In contrast, in predominately Muslim, Hindu, Buddhist and some Eastern Orthodox Christian countries, our hypothetical tourist will find churches, mosques, temples of other religions as well as sizable adherents of many religions coexisting for centuries, if not millennia. This is the big picture. Again, to be fair in our comparison, there are some exceptions to this generalization on the Muslim side, such as Turkey and Algeria, which resemble average European countries in their religious homogeneity.

And through the wars and violence in places like Iraq and Pakistan, religious diversity in those Muslim countries is being eroded. But despite exceptions, until the 1960s the religious market in Madrid and Palermo, Budapest and Athens has been “monopolized” by one religion only, Christianity, and our tourist will look in vain if s/he is seeking historical communities of Muslims, Jews, Hindus, Buddhists or other non-Christian denominations. This picture is in stark contrast to the dazzling religious diversity of Egypt, Syria, India, Indonesia, China, Azerbaijan or even Russia.

Given the historical background of a Western Christian monopoly in the religious market, it is somewhat understandable that when Muslims, the first significant group of non-Christians, appeared in post-Holocaust Europe, they have increasingly faced nativist and Islamophobic reactions from the older residents.

Historical intolerance

Western European and Balkan countries have been historically intolerant of mosques, minarets and other symbolic forms of Islamic culture. While living in Central Europe, I was shocked not to find a single historic mosque in Budapest, Hungary, which was ruled by the Ottomans for more than 150 years.

Athens, which lived under Muslim rule for 375 years, until the 19th century, did not have a mosque until 2006, although it is home to an estimated 200,000 Muslims. The same is still true of more than one capital city among EU member states.

Although Switzerland will be the first country to have a constitutional amendment against the building of minarets, many other European countries “combat” the “minaret threat” by denying permission for the building of mosques, let alone minarets. Unlike Switzerland, which at least has mosques and four of them with minarets, Slovenia still does not have a single mosque, despite the demands by its Muslim minority (2.4 percent of the population) since 1969.

Germany is the EU member state with the largest population, boasting a Muslim minority estimated at 3 to 4 million people and 2,400 prayer spaces described as “mosques,” but its capital city, Berlin, only has a single mosque with a clearly visible minaret, located on the outskirts of the city next to an airport. Even this signature mosque with a minaret was built with the support of the Turkish government next to the historic Muslim cemetery, where Ottoman soldiers who fought on the side of Germany in World War I are buried.

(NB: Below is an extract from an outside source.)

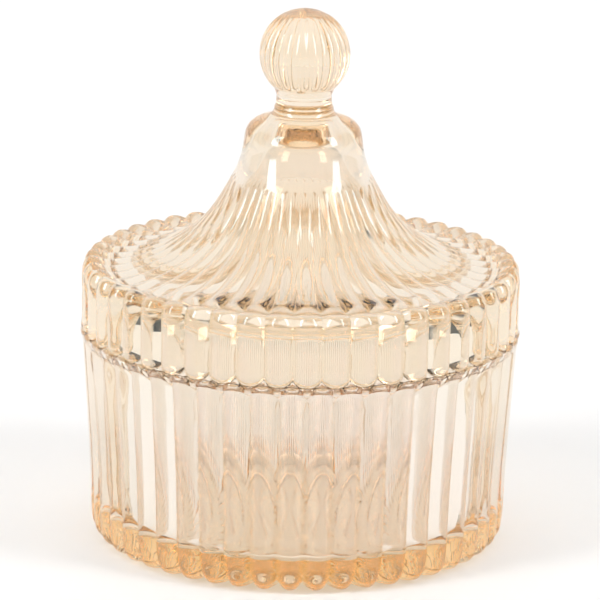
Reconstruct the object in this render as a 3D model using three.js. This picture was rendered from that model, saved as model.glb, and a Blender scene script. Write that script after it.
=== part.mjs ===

While the shining golden cupola of the New Synagogue in central Berlin adorns the Berlin skyline with its sole dome, an Islamic dome and minaret are conspicuous for their absence, despite the presence of a much larger Muslim minority. Right-wing mobilization against the building of a mosque with a minaret in Cologne fortunately failed to prevent the approval of a construction permit for the mosque there.

The German Constitution bans popular plebiscites and referenda, a legacy of de-Nazification, since Hitler abused plebiscites and referenda in pursuit of his anti-Semitic, totalitarian and expansionist agenda. Subjecting minority rights and religious freedoms to a popular referendum, though it has the veneer of democracy, is deeply illiberal and against the spirit of representative democracy.

In contrast, Europe’s eastern and southern neighbors, Russia and the Muslim countries of the Near East, provide many examples of churches and mosques standing side by side. Most certainly not more democratic or liberal than Western Europe, Russia and the Muslim countries of the Middle East are more accustomed to and accepting of religious diversity and its architectural representations. A bewildering variety of Christian denominations and their churches adorn the Syrian landscape, and I was pleasantly surprised to find churches along with synagogues and mosques in Moscow and elsewhere in present-day Russia, despite the pervasive anti-Semitism and Islamophobia found in that country.

Even in Turkey, where, as a result of nationalism, discriminatory policies and multiple wars in the first half of the 20th century, only a very small Christian minority remains today, one can nonetheless find hundreds of churches relatively intact. A comparison with the vanished mosques and minarets of Hungary, Greece, Spain, Sicily, Romania, Serbia and elsewhere in Europe is inescapable.

Even I had known little about the centuries-long Islamic civilization in Sicily until becoming interested on this island after reading Tariq Ali’s beautiful novel, “A Sultan in Palermo.” So thoroughly “erased” from public memory is the Islamic history of Europe, reminiscent of Omar Bartov’s description of the vanishing traces of Jewish heritage in Galicia, in his book “Erased.”

Swiss ban not exceptional

The Swiss minaret ban has to be considered in the context of a historic resistance to non-Christian religions and their symbols in Europe. The Swiss are not exceptional; many European countries use legal and bureaucratic methods less sensational than referenda and constitutional bans to prevent the building of mosques and minarets.

On a positive note, the constitutional ban against the minarets by the Swiss provokes us to interrogate Europe’s historical record vis-à-vis non-Christian religions and in comparison to the rest of the world for a truly democratic Europe has to genuinely accommodate the religious diversity in its midst. It has to be multicultural, not only in its demographic stock but also in its official and public expression.

Religious pluralism broadly defined, including facing with and embracing Europe’s suppressed Islamic history and Muslim heritage, along with accommodation of present-day non-Christian minorities, be they Muslims, Jews or others, is a sine qua non of such a democratic multiculturalism, one which we must strive for in Europe and elsewhere around the world.

Şener Aktürk (Ph.D., University of California, Berkeley) is a post-doctoral fellow at the Davis Center for Russian and Eurasian Studies and a visiting lecturer in government at Harvard University.